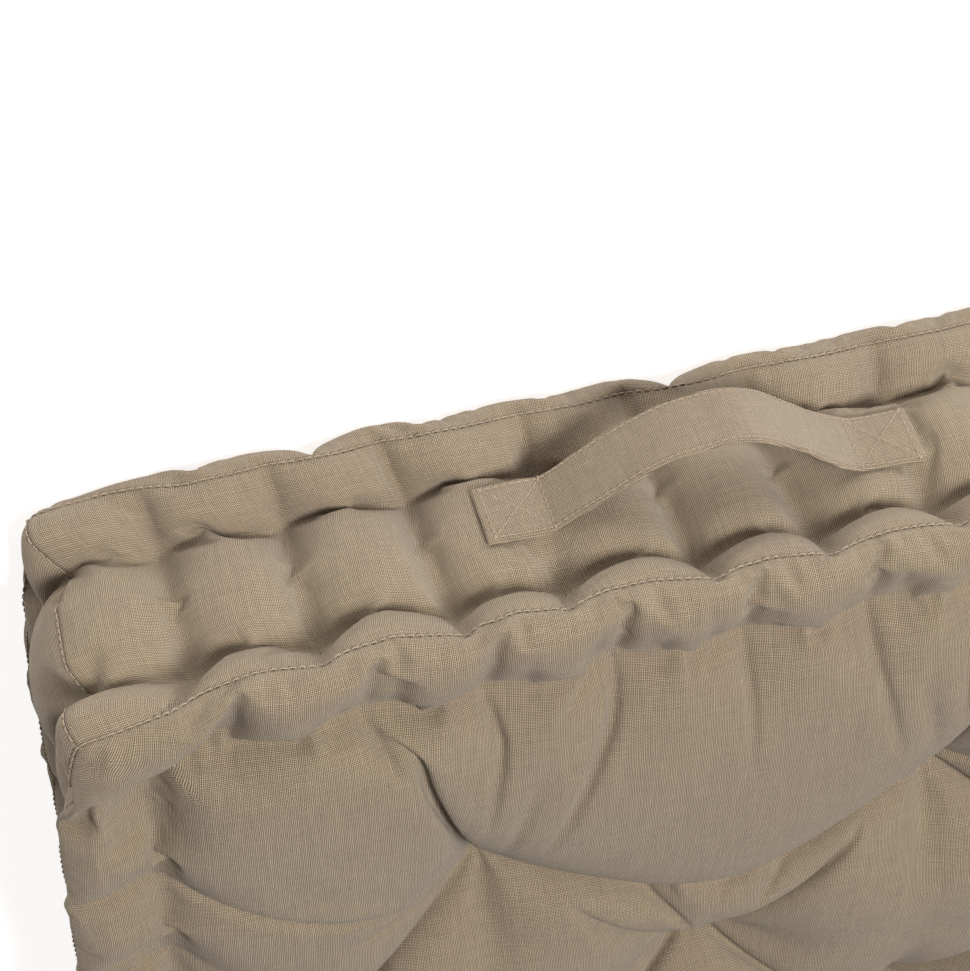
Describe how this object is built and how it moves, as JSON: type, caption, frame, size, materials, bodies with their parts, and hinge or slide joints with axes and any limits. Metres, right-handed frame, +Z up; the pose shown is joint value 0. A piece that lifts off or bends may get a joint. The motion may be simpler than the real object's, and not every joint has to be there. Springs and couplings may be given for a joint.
{
  "type": "tufted floor cushion",
  "caption": "Square tufted box cushion with boxed sides, hand-stitched rolled edges round both faces and an arched carry strap sewn to the front boxing.",
  "frame": {"origin": "under the middle of the whole box, handle included, on the surface the cushion lies on", "axes": "+Z up through the cushion's thickness, -Y out of the side with the carry handle, +X to the right when looking along +Y"},
  "size_m": [0.6, 0.638, 0.148],
  "materials": {
    "cover_canvas": "plain-weave cotton and linen canvas, taupe beige, matt",
    "sewing_thread": "spun sewing thread, a shade darker than the canvas",
    "tufting_cord": "twisted waxed tufting cord, taupe",
    "cotton_wadding": "raw cotton wadding",
    "jute_twine": "jute roll-stitching twine",
    "fibre_filling": "teased fibre filling"
  },
  "bodies": {
    "cushion": {"top_panel": "cover_canvas", "bottom_panel": "cover_canvas", "boxing_front": "cover_canvas", "boxing_back": "cover_canvas", "boxing_left": "cover_canvas", "boxing_right": "cover_canvas", "handle_end_left": "cover_canvas", "handle_end_right": "cover_canvas", "top_seam_thread": "sewing_thread", "bottom_seam_thread": "sewing_thread", "corner_seam_thread_1": "sewing_thread", "corner_seam_thread_2": "sewing_thread", "corner_seam_thread_3": "sewing_thread", "corner_seam_thread_4": "sewing_thread", "handle_stitch_left": "sewing_thread", "handle_stitch_right": "sewing_thread", "tuft_tie_1": "tufting_cord", "tuft_tie_2": "tufting_cord", "tuft_tie_3": "tufting_cord", "tuft_tie_4": "tufting_cord", "tuft_tie_5": "tufting_cord", "tuft_tie_6": "tufting_cord", "tuft_tie_7": "tufting_cord", "top_roll_wadding": "cotton_wadding", "bottom_roll_wadding": "cotton_wadding", "top_roll_twine": "jute_twine", "bottom_roll_twine": "jute_twine", "core_filling": "fibre_filling"},
    "handle": {"handle_strap": "cover_canvas", "strap_topstitch_upper": "sewing_thread", "strap_topstitch_lower": "sewing_thread"}
  },
  "joints": [
    {"name": "handle_swing", "type": "hinge", "parent": "cushion", "child": "handle", "pos_m": [0, -0.2798, 0.068], "axis": [-1, 0, 0], "range_deg": [-50, 50], "stiffness_Nm_per_rad": 0.05}
  ]
}
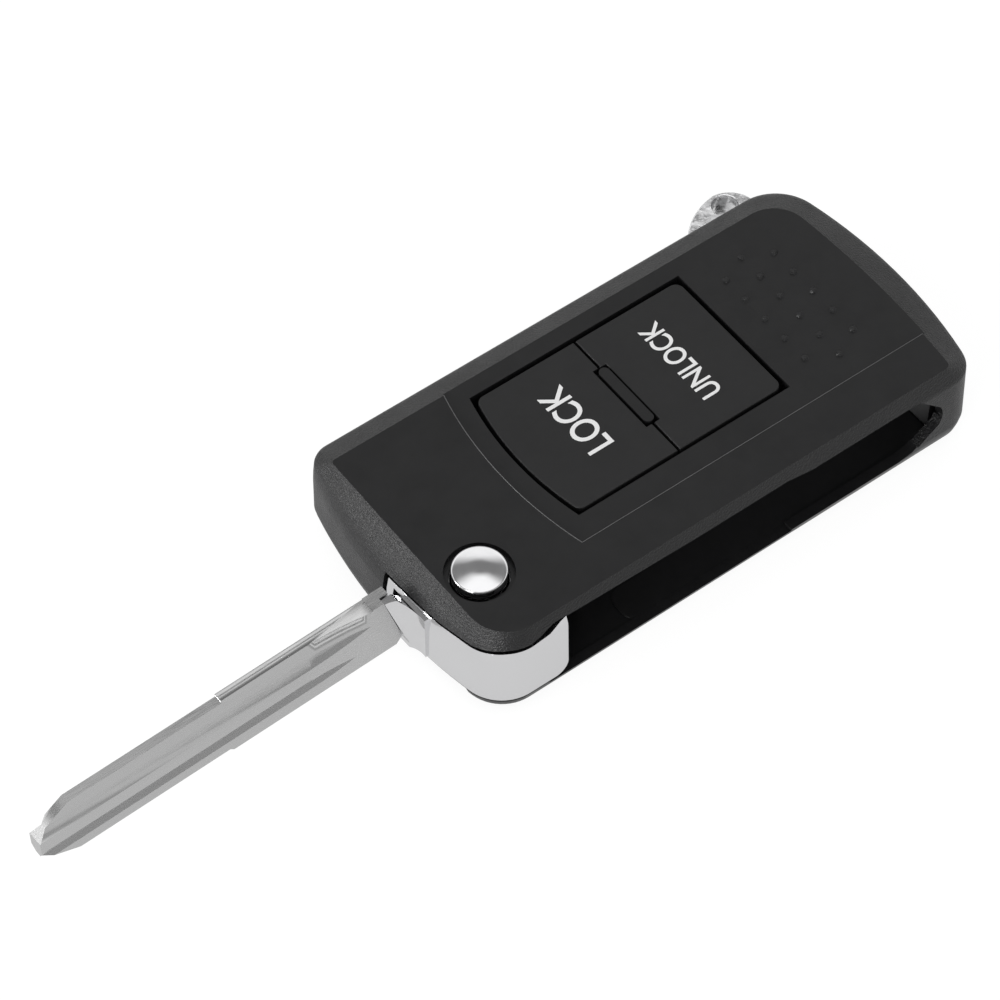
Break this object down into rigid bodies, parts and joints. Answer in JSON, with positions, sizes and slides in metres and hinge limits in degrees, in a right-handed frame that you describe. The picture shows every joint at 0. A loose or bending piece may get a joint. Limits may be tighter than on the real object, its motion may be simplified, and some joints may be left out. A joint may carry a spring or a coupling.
{
  "type": "flip key fob shell",
  "caption": "Empty two-part plastic shell of a folding car key: lock and unlock keys, round release button, chrome flip head with a milled blank blade, key ring lug",
  "frame": {"origin": "on the pivot axis of the flip head, on the flat back face", "axes": "+X to the key ring end, +Y to the side with the key ring lug, +Z out of the face with the keys"},
  "size_m": [0.1279, 0.0422, 0.015],
  "materials": {
    "case_plastic": "fine grained black moulded plastic, semi-matt",
    "key_plastic": "smooth satin black plastic with printed words",
    "membrane_rubber": "matt black silicone rubber",
    "chrome_metal": "satin chrome plated zinc casting",
    "blade_steel": "nickel plated, finely ground blade",
    "spring_steel": "plain drawn spring steel",
    "stem_plastic": "plain black moulded plastic"
  },
  "bodies": {
    "case": {"upper_shell": "case_plastic", "lower_shell": "case_plastic", "button_membrane": "membrane_rubber", "key_ring_lug": "chrome_metal", "case_screw": "spring_steel"},
    "head": {"flip_head": "chrome_metal", "key_blade": "blade_steel", "blade_pin": "blade_steel"},
    "release": {"release_cap": "chrome_metal", "release_stem": "stem_plastic", "flip_spring": "spring_steel"},
    "lock": {"lock_button": "key_plastic"},
    "unlock": {"unlock_button": "key_plastic"}
  },
  "joints": [
    {"name": "head_flip", "type": "hinge", "parent": "case", "child": "head", "pos_m": [0, 0, 0.0071], "axis": [0, 0, 1], "range_deg": [0, 178.3], "stiffness_Nm_per_rad": 0.0015, "springref_deg": -28.65},
    {"name": "release_press", "type": "slide", "parent": "head", "child": "release", "axis": [0, 0, 1], "range_m": [-0.0016, 0], "stiffness_N_per_m": 800, "springref_m": 0.0005, "deforming": ["flip_spring"]},
    {"name": "lock_press", "type": "slide", "parent": "case", "child": "lock", "axis": [0, 0, 1], "range_m": [-0.0006, 0], "stiffness_N_per_m": 1500, "springref_m": 0.0002},
    {"name": "unlock_press", "type": "slide", "parent": "case", "child": "unlock", "axis": [0, 0, 1], "range_m": [-0.0006, 0], "stiffness_N_per_m": 1500, "springref_m": 0.0002}
  ]
}
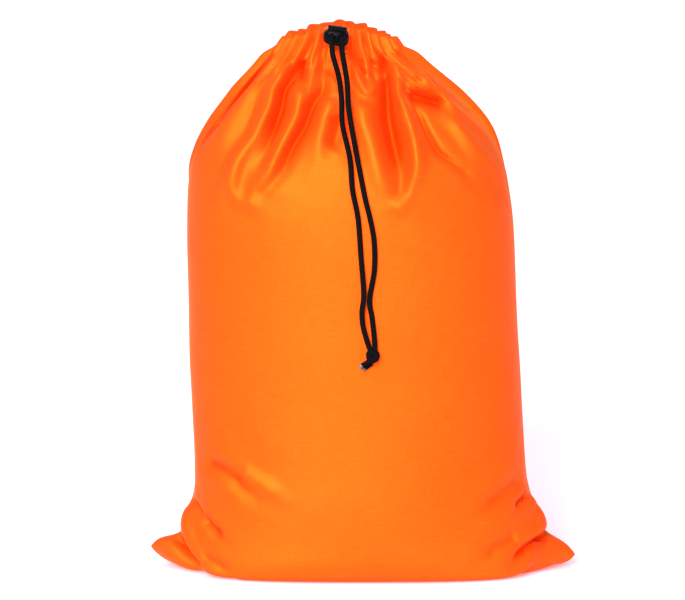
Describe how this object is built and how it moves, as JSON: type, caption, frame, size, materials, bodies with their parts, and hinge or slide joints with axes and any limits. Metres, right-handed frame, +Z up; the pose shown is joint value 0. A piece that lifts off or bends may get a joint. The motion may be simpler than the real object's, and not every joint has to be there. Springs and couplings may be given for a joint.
{
  "type": "stuff sack",
  "caption": "Standing drawcord stuff sack with two sewn panels, corner ears, a drawn channel mouth, a knotted drawcord and a sprung twin-hole cord lock.",
  "frame": {"origin": "on the floor, below the middle of the base", "axes": "+Z up through the mouth, the front with the cord lock faces -Y, +X towards the right ear"},
  "size_m": [0.3928, 0.2125, 0.5078],
  "materials": {
    "orange_cloth": "fine plain weave with a slight satin sheen",
    "orange_thread": "spun sewing thread",
    "black_cord": "braided",
    "sealed_cord": "melted cord end",
    "black_plastic": "moulded gloss",
    "spring_steel": "drawn wire"
  },
  "bodies": {
    "sack": {"front_panel": "orange_cloth", "back_panel": "orange_cloth", "side_seam_thread_right": "orange_thread", "side_seam_thread_left": "orange_thread", "bottom_seam_thread": "orange_thread", "channel_stitching_front": "orange_thread", "channel_stitching_back": "orange_thread", "buttonhole_stitching_left": "orange_thread", "buttonhole_stitching_right": "orange_thread", "drawcord_in_channel": "black_cord", "cord_tail_left": "black_cord", "cord_tail_right": "black_cord", "cord_knot": "black_cord", "cord_tip_left": "sealed_cord", "cord_tip_right": "sealed_cord"},
    "lock": {"cord_lock_body": "black_plastic", "cord_lock_spring": "spring_steel"},
    "button": {"cord_lock_button": "black_plastic"}
  },
  "joints": [
    {"name": "lock_slide", "type": "slide", "parent": "sack", "child": "lock", "axis": [0, -0.9903, -0.1392], "range_m": [0, 0.012]},
    {"name": "button_press", "type": "slide", "parent": "lock", "child": "button", "axis": [-0.1392, 0.1378, -0.9806], "range_m": [0, 0.0024], "stiffness_N_per_m": 1200, "springref_m": -0.002, "deforming": ["cord_lock_spring"]}
  ]
}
········
YOUR GOAL:
Nothing should be left out: return all of the records exactly.

EXERCISE SOLUTION:
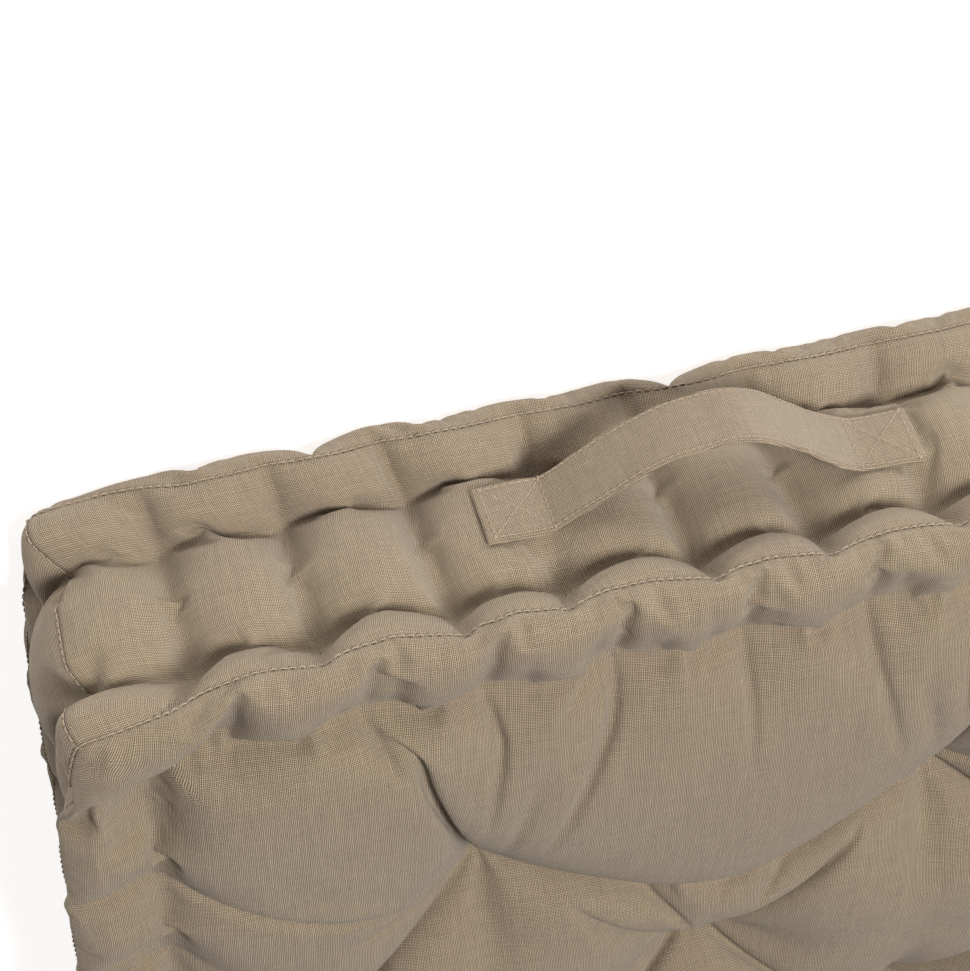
Describe how this object is built and how it moves, as JSON: type, caption, frame, size, materials, bodies with their parts, and hinge or slide joints with axes and any limits. Metres, right-handed frame, +Z up; the pose shown is joint value 0. A piece that lifts off or bends may get a joint. The motion may be simpler than the real object's, and not every joint has to be there. Springs and couplings may be given for a joint.
{
  "type": "tufted floor cushion",
  "caption": "Square tufted box cushion with boxed sides, hand-stitched rolled edges round both faces and an arched carry strap sewn to the front boxing.",
  "frame": {"origin": "under the middle of the whole box, handle included, on the surface the cushion lies on", "axes": "+Z up through the cushion's thickness, -Y out of the side with the carry handle, +X to the right when looking along +Y"},
  "size_m": [0.6, 0.638, 0.148],
  "materials": {
    "cover_canvas": "plain-weave cotton and linen canvas, taupe beige, matt",
    "sewing_thread": "spun sewing thread, a shade darker than the canvas",
    "tufting_cord": "twisted waxed tufting cord, taupe",
    "cotton_wadding": "raw cotton wadding",
    "jute_twine": "jute roll-stitching twine",
    "fibre_filling": "teased fibre filling"
  },
  "bodies": {
    "cushion": {"top_panel": "cover_canvas", "bottom_panel": "cover_canvas", "boxing_front": "cover_canvas", "boxing_back": "cover_canvas", "boxing_left": "cover_canvas", "boxing_right": "cover_canvas", "handle_end_left": "cover_canvas", "handle_end_right": "cover_canvas", "top_seam_thread": "sewing_thread", "bottom_seam_thread": "sewing_thread", "corner_seam_thread_1": "sewing_thread", "corner_seam_thread_2": "sewing_thread", "corner_seam_thread_3": "sewing_thread", "corner_seam_thread_4": "sewing_thread", "handle_stitch_left": "sewing_thread", "handle_stitch_right": "sewing_thread", "tuft_tie_1": "tufting_cord", "tuft_tie_2": "tufting_cord", "tuft_tie_3": "tufting_cord", "tuft_tie_4": "tufting_cord", "tuft_tie_5": "tufting_cord", "tuft_tie_6": "tufting_cord", "tuft_tie_7": "tufting_cord", "top_roll_wadding": "cotton_wadding", "bottom_roll_wadding": "cotton_wadding", "top_roll_twine": "jute_twine", "bottom_roll_twine": "jute_twine", "core_filling": "fibre_filling"},
    "handle": {"handle_strap": "cover_canvas", "strap_topstitch_upper": "sewing_thread", "strap_topstitch_lower": "sewing_thread"}
  },
  "joints": [
    {"name": "handle_swing", "type": "hinge", "parent": "cushion", "child": "handle", "pos_m": [0, -0.2798, 0.068], "axis": [-1, 0, 0], "range_deg": [-50, 50], "stiffness_Nm_per_rad": 0.05}
  ]
}
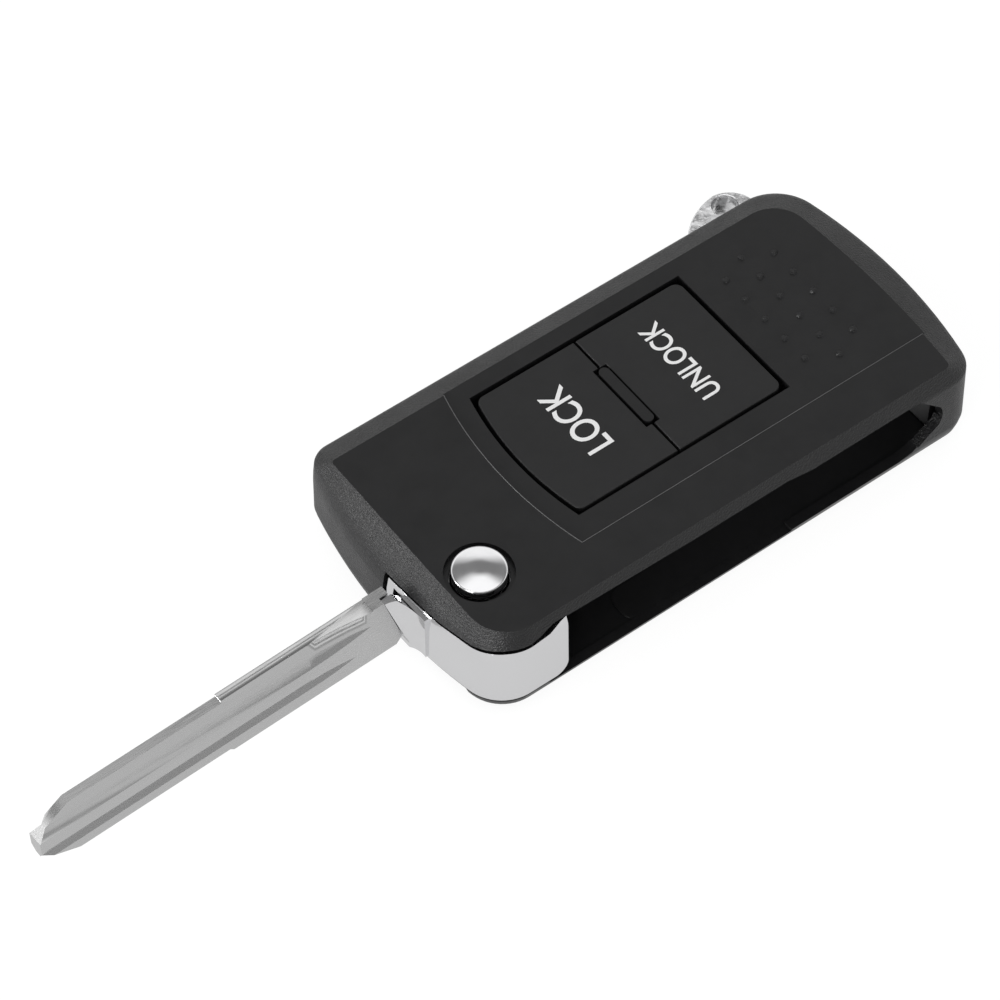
Break this object down into rigid bodies, parts and joints. Answer in JSON, with positions, sizes and slides in metres and hinge limits in degrees, in a right-handed frame that you describe. The picture shows every joint at 0. A loose or bending piece may get a joint. Limits may be tighter than on the real object, its motion may be simplified, and some joints may be left out. A joint may carry a spring or a coupling.
{
  "type": "flip key fob shell",
  "caption": "Empty two-part plastic shell of a folding car key: lock and unlock keys, round release button, chrome flip head with a milled blank blade, key ring lug",
  "frame": {"origin": "on the pivot axis of the flip head, on the flat back face", "axes": "+X to the key ring end, +Y to the side with the key ring lug, +Z out of the face with the keys"},
  "size_m": [0.1279, 0.0422, 0.015],
  "materials": {
    "case_plastic": "fine grained black moulded plastic, semi-matt",
    "key_plastic": "smooth satin black plastic with printed words",
    "membrane_rubber": "matt black silicone rubber",
    "chrome_metal": "satin chrome plated zinc casting",
    "blade_steel": "nickel plated, finely ground blade",
    "spring_steel": "plain drawn spring steel",
    "stem_plastic": "plain black moulded plastic"
  },
  "bodies": {
    "case": {"upper_shell": "case_plastic", "lower_shell": "case_plastic", "button_membrane": "membrane_rubber", "key_ring_lug": "chrome_metal", "case_screw": "spring_steel"},
    "head": {"flip_head": "chrome_metal", "key_blade": "blade_steel", "blade_pin": "blade_steel"},
    "release": {"release_cap": "chrome_metal", "release_stem": "stem_plastic", "flip_spring": "spring_steel"},
    "lock": {"lock_button": "key_plastic"},
    "unlock": {"unlock_button": "key_plastic"}
  },
  "joints": [
    {"name": "head_flip", "type": "hinge", "parent": "case", "child": "head", "pos_m": [0, 0, 0.0071], "axis": [0, 0, 1], "range_deg": [0, 178.3], "stiffness_Nm_per_rad": 0.0015, "springref_deg": -28.65},
    {"name": "release_press", "type": "slide", "parent": "head", "child": "release", "axis": [0, 0, 1], "range_m": [-0.0016, 0], "stiffness_N_per_m": 800, "springref_m": 0.0005, "deforming": ["flip_spring"]},
    {"name": "lock_press", "type": "slide", "parent": "case", "child": "lock", "axis": [0, 0, 1], "range_m": [-0.0006, 0], "stiffness_N_per_m": 1500, "springref_m": 0.0002},
    {"name": "unlock_press", "type": "slide", "parent": "case", "child": "unlock", "axis": [0, 0, 1], "range_m": [-0.0006, 0], "stiffness_N_per_m": 1500, "springref_m": 0.0002}
  ]
}
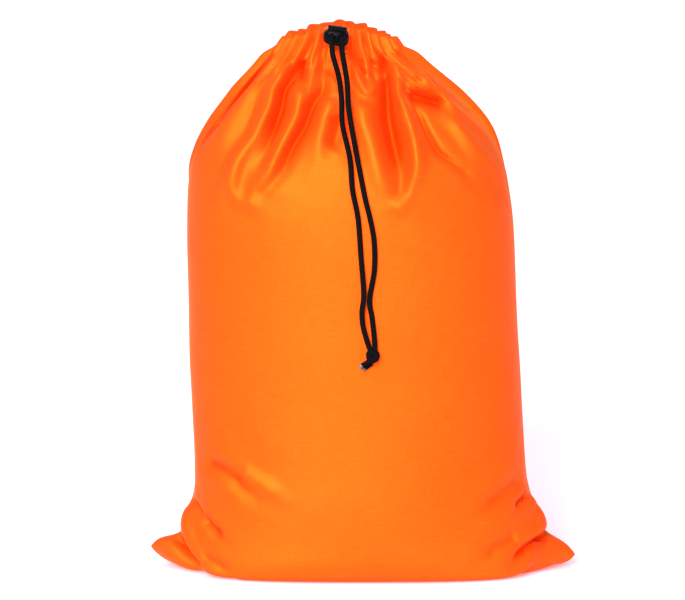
Describe how this object is built and how it moves, as JSON: type, caption, frame, size, materials, bodies with their parts, and hinge or slide joints with axes and any limits. Metres, right-handed frame, +Z up; the pose shown is joint value 0. A piece that lifts off or bends may get a joint. The motion may be simpler than the real object's, and not every joint has to be there. Springs and couplings may be given for a joint.
{
  "type": "stuff sack",
  "caption": "Standing drawcord stuff sack with two sewn panels, corner ears, a drawn channel mouth, a knotted drawcord and a sprung twin-hole cord lock.",
  "frame": {"origin": "on the floor, below the middle of the base", "axes": "+Z up through the mouth, the front with the cord lock faces -Y, +X towards the right ear"},
  "size_m": [0.3928, 0.2125, 0.5078],
  "materials": {
    "orange_cloth": "fine plain weave with a slight satin sheen",
    "orange_thread": "spun sewing thread",
    "black_cord": "braided",
    "sealed_cord": "melted cord end",
    "black_plastic": "moulded gloss",
    "spring_steel": "drawn wire"
  },
  "bodies": {
    "sack": {"front_panel": "orange_cloth", "back_panel": "orange_cloth", "side_seam_thread_right": "orange_thread", "side_seam_thread_left": "orange_thread", "bottom_seam_thread": "orange_thread", "channel_stitching_front": "orange_thread", "channel_stitching_back": "orange_thread", "buttonhole_stitching_left": "orange_thread", "buttonhole_stitching_right": "orange_thread", "drawcord_in_channel": "black_cord", "cord_tail_left": "black_cord", "cord_tail_right": "black_cord", "cord_knot": "black_cord", "cord_tip_left": "sealed_cord", "cord_tip_right": "sealed_cord"},
    "lock": {"cord_lock_body": "black_plastic", "cord_lock_spring": "spring_steel"},
    "button": {"cord_lock_button": "black_plastic"}
  },
  "joints": [
    {"name": "lock_slide", "type": "slide", "parent": "sack", "child": "lock", "axis": [0, -0.9903, -0.1392], "range_m": [0, 0.012]},
    {"name": "button_press", "type": "slide", "parent": "lock", "child": "button", "axis": [-0.1392, 0.1378, -0.9806], "range_m": [0, 0.0024], "stiffness_N_per_m": 1200, "springref_m": -0.002, "deforming": ["cord_lock_spring"]}
  ]
}